▶ Available data:
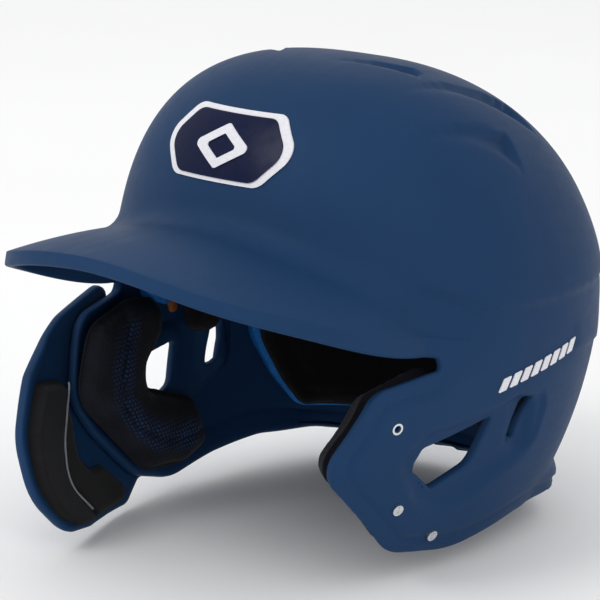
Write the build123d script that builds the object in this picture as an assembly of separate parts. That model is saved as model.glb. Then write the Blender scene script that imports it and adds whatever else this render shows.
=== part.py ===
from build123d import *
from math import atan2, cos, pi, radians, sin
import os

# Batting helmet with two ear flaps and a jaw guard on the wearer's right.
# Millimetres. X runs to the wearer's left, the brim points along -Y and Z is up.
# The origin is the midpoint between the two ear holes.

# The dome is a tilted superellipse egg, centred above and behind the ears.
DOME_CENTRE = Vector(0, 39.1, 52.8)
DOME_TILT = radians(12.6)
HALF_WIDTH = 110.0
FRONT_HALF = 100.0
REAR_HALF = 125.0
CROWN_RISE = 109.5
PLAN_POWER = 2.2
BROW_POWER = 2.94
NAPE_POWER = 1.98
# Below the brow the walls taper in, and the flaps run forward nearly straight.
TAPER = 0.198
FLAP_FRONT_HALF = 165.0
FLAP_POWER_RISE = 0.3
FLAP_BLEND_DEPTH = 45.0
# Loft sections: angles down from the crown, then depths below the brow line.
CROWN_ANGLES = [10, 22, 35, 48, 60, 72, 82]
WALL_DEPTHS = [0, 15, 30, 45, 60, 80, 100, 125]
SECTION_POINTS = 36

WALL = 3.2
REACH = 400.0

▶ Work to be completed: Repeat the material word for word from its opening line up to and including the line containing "# The origin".

▶ Solution below:
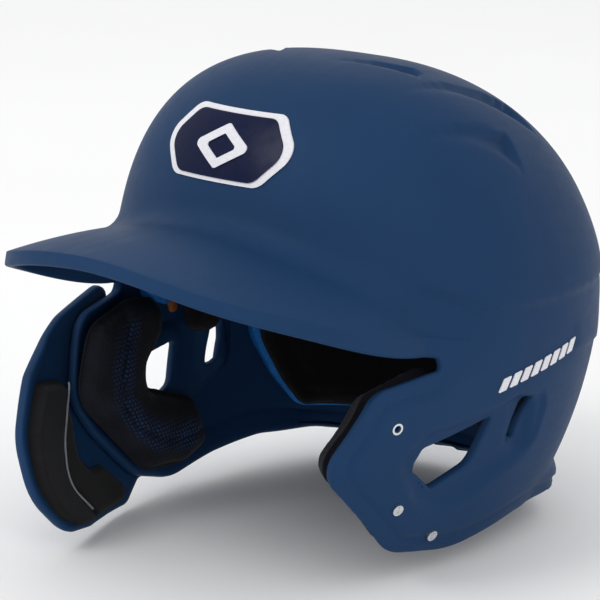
Write the build123d script that builds the object in this picture as an assembly of separate parts. That model is saved as model.glb. Then write the Blender scene script that imports it and adds whatever else this render shows.
=== part.py ===
from build123d import *
from math import atan2, cos, pi, radians, sin
import os

# Batting helmet with two ear flaps and a jaw guard on the wearer's right.
# Millimetres. X runs to the wearer's left, the brim points along -Y and Z is up.
# The origin is the midpoint between the two ear holes.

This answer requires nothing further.